Comment parler d’un grand cinéaste ?  Quelles petites lignes d’écriture peut-on jeter sur le papier pour saisir le monde, l’esthétique, la vision d’un artiste dont toutes les œuvres ont su nous toucher, nous mettre face au spectacle (au premier sens du mot) d’une humanité capturée dans toute sa complexité, vulnérabilité, dans sa veulerie même, et pourtant nimbé d’une beauté irréfutable.  A l’exception de Winter Sleep, sa Palme et le seul film décevant du cinéaste, les longs métrages de Nuri Bilge Ceylan sont des moments de cinéma essentiels, plus encore dans le contexte actuel de banalisation des images et de sérialisation du septième art. Quant aux Herbes sèches en soi, le film nous met face à un enseignant ambitieux et un brin suffisant, qui chute subitement par l’arrivée d’un scandale vaguement proche d’un me too turc, ou d’une version réactualisée et plus ambiguë de La Chasse de Vintenberg. Bien entendu, Ceylan est trop subtil pour créer un objet polémique générateur d’indignation.

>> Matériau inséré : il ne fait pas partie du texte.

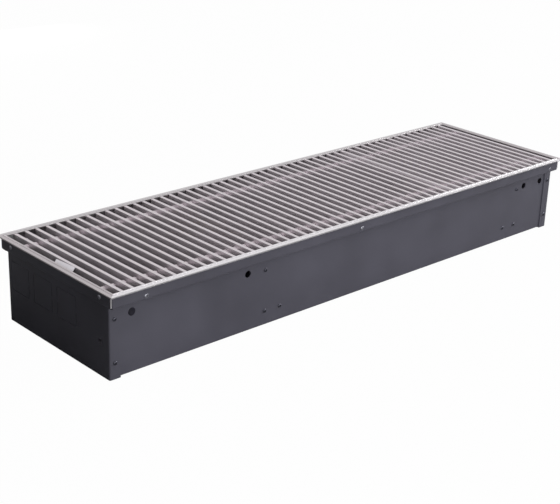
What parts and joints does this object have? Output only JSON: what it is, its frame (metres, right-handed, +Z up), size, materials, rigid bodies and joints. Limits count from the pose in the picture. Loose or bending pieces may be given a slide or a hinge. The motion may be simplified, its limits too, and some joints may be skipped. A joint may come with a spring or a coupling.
{
  "type": "trench convector heater",
  "caption": "In-floor trench heater: folded steel trough, finned tube exchanger inside, and a roll-up bar grille lying in an edge frame.",
  "frame": {"origin": "bottom centre of the trough, on the surface it stands on", "axes": "+X along the length, from the end with pipe knock-outs to the other end; +Y from the front wall to the rear wall beside the exchanger; +Z up"},
  "size_m": [1.0034, 0.292, 0.1337],
  "materials": {
    "painted_steel": "fine satin powder coat",
    "anodised_frame": "satin anodised",
    "anodised_bars": "satin anodised",
    "spacer_plastic": "moulded grey plastic",
    "spring_steel": "drawn wire",
    "tag_foil": "bare foil",
    "zinc_sheet": "galvanised",
    "zinc_screws": "zinc plated",
    "black_screws": "blackened",
    "copper_tube": "drawn copper",
    "fin_aluminium": "mill finish",
    "brass": "machined",
    "black_rubber": "matt"
  },
  "bodies": {
    "casing": {"trough_pan": "painted_steel", "end_plate_left": "painted_steel", "end_plate_right": "painted_steel", "frame_front": "anodised_frame", "frame_rear": "anodised_frame", "frame_end_left": "anodised_frame", "frame_end_right": "anodised_frame", "corner_keys": "zinc_sheet", "ledge_strip_front": "black_rubber", "ledge_strip_rear": "black_rubber", "bracket_left": "zinc_sheet", "bracket_right": "zinc_sheet", "heater_tubes": "copper_tube", "heater_fins": "fin_aluminium", "fin_guards": "zinc_sheet", "return_bends": "copper_tube", "tube_grommets": "black_rubber", "flow_port": "brass", "return_port": "brass", "vent_body": "brass", "hole_plugs": "black_rubber", "bracket_screws": "black_screws", "corner_screws": "black_screws", "frame_screws": "black_screws", "end_rail_screws": "black_screws", "rivet_nuts": "zinc_screws"},
    "grille": {"grille_bars": "anodised_bars", "grille_spacers": "spacer_plastic", "spring_wire_front": "spring_steel", "spring_wire_rear": "spring_steel"},
    "roll_1": {"roll_bar_1": "anodised_bars", "roll_spacers_1": "spacer_plastic", "name_tag": "tag_foil"},
    "roll_2": {"roll_bar_2": "anodised_bars", "roll_spacers_2": "spacer_plastic"},
    "roll_3": {"roll_bar_3": "anodised_bars", "roll_spacers_3": "spacer_plastic"},
    "roll_4": {"roll_bar_4": "anodised_bars", "roll_spacers_4": "spacer_plastic"},
    "roll_5": {"roll_bar_5": "anodised_bars", "roll_spacers_5": "spacer_plastic"},
    "roll_6": {"roll_bar_6": "anodised_bars", "roll_spacers_6": "spacer_plastic"},
    "roll_7": {"roll_bar_7": "anodised_bars", "roll_spacers_7": "spacer_plastic"},
    "roll_8": {"roll_bar_8": "anodised_bars", "roll_spacers_8": "spacer_plastic"},
    "vent_screw": {"vent_screw": "brass"},
    "levelling_screw_1": {"levelling_screw_1": "zinc_screws"},
    "levelling_screw_2": {"levelling_screw_2": "zinc_screws"},
    "levelling_screw_3": {"levelling_screw_3": "zinc_screws"},
    "levelling_screw_4": {"levelling_screw_4": "zinc_screws"}
  },
  "joints": [
    {"name": "grille_lift", "type": "slide", "parent": "casing", "child": "grille", "axis": [0, 0, 1], "range_m": [0, 0.12]},
    {"name": "grille_roll", "type": "hinge", "parent": "grille", "child": "roll_8", "pos_m": [-0.33685, 0, 0.12415], "axis": [0, 1, 0], "range_deg": [0, 22]},
    {"name": "grille_roll_7", "type": "hinge", "parent": "roll_8", "child": "roll_7", "pos_m": [-0.35515, 0, 0.12415], "axis": [0, 1, 0], "range_deg": [0, 22]},
    {"name": "grille_roll_6", "type": "hinge", "parent": "roll_7", "child": "roll_6", "pos_m": [-0.37345, 0, 0.12415], "axis": [0, 1, 0], "range_deg": [0, 22]},
    {"name": "grille_roll_5", "type": "hinge", "parent": "roll_6", "child": "roll_5", "pos_m": [-0.39175, 0, 0.12415], "axis": [0, 1, 0], "range_deg": [0, 22]},
    {"name": "grille_roll_4", "type": "hinge", "parent": "roll_5", "child": "roll_4", "pos_m": [-0.41005, 0, 0.12415], "axis": [0, 1, 0], "range_deg": [0, 22]},
    {"name": "grille_roll_3", "type": "hinge", "parent": "roll_4", "child": "roll_3", "pos_m": [-0.42835, 0, 0.12415], "axis": [0, 1, 0], "range_deg": [0, 22]},
    {"name": "grille_roll_2", "type": "hinge", "parent": "roll_3", "child": "roll_2", "pos_m": [-0.44665, 0, 0.12415], "axis": [0, 1, 0], "range_deg": [0, 22]},
    {"name": "grille_roll_1", "type": "hinge", "parent": "roll_2", "child": "roll_1", "pos_m": [-0.46495, 0, 0.12415], "axis": [0, 1, 0], "range_deg": [0, 22]},
    {"name": "vent_turn", "type": "hinge", "parent": "casing", "child": "vent_screw", "pos_m": [-0.2348, 0.035, 0.1], "axis": [0, 0, 1], "range_deg": [0, 720]},
    {"name": "levelling_1", "type": "slide", "parent": "casing", "child": "levelling_screw_1", "axis": [0, 0, -1], "range_m": [0, 0.025]},
    {"name": "levelling_2", "type": "slide", "parent": "casing", "child": "levelling_screw_2", "axis": [0, 0, -1], "range_m": [0, 0.025]},
    {"name": "levelling_3", "type": "slide", "parent": "casing", "child": "levelling_screw_3", "axis": [0, 0, -1], "range_m": [0, 0.025]},
    {"name": "levelling_4", "type": "slide", "parent": "casing", "child": "levelling_screw_4", "axis": [0, 0, -1], "range_m": [0, 0.025]}
  ],
  "couplings": [
    {"joint": "grille_roll_7", "follows": "grille_roll", "ratio": 1},
    {"joint": "grille_roll_6", "follows": "grille_roll", "ratio": 1},
    {"joint": "grille_roll_5", "follows": "grille_roll", "ratio": 1},
    {"joint": "grille_roll_4", "follows": "grille_roll", "ratio": 1},
    {"joint": "grille_roll_3", "follows": "grille_roll", "ratio": 1},
    {"joint": "grille_roll_2", "follows": "grille_roll", "ratio": 1},
    {"joint": "grille_roll_1", "follows": "grille_roll", "ratio": 1}
  ]
}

Il n’y a ici aucun camp, certainement pas l’ombre d’une vérité, juste des contradictions infinies, grandes ou (très) petites, dans lesquelles se débattent les protagonistes.  Le personnage principal s’évertue ainsi à tenter de faire surgir un point de vue unique et simple, une vérité qui n’arrive pas, et révèle à la place les multiples contradictions de son comportement et de la société dans laquelle il s’agite. La force de Ceylan n’est, à nouveau, pas seulement sa subtilité, mais sa capacité à faire exister par des plans, par des morceaux de paysage, des regards, des visages, par un langage visuel épuré et sophistiqué, les remous les plus intimes. Inutile donc de le préciser ou de mettre des mots dessus : Les Herbes sèches est à nouveau, simplement, un grand film.

Film turc de Nuri Bilge Ceylan avec Deniz Celiloğlu, Merve Dizdar, Musab Ekici. 2h 17m. Sortie le 12 juillet.